Forests are a complex ecological system in which trees are the dominant life-form. Tree-dominated forests can occur wherever the temperatures rise above 10 °C (50 °F) in the warmest months and the annual precipitation is more than 200 mm (8 inches). They can develop under a variety of conditions within these climatic limits, and the kind of soil, plant, and animal life differs according to the extremes of environmental influences.
In cool, high-latitude subpolar regions, forests are dominated by hardy conifers like pines, spruces, and larches. These taiga (boreal) forests have prolonged winters and between 250 and 500 mm (10 and 20 inches) of rainfall annually.

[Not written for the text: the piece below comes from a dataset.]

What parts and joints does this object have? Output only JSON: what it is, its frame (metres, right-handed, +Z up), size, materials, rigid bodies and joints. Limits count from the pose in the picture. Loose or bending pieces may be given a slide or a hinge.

In more temperate high-latitude climates, mixed forests of both conifers and broad-leaved deciduous trees predominate. Broad-leaved deciduous forests develop in middle-latitude climates, where there is an average temperature above 10 °C (50 °F) for at least six months every year and annual precipitation is above 400 mm (16 inches). A growing period of 100 to 200 days allows deciduous forests to be dominated by oaks, elms, birches, maples, beeches, and aspens.
In the humid climates of the equatorial belt, tropical rainforests develop. There heavy rainfall supports evergreens that have broad leaves instead of needle leaves, as in cooler forests. In the lower latitudes of the Southern Hemisphere, the temperate deciduous forest reappears.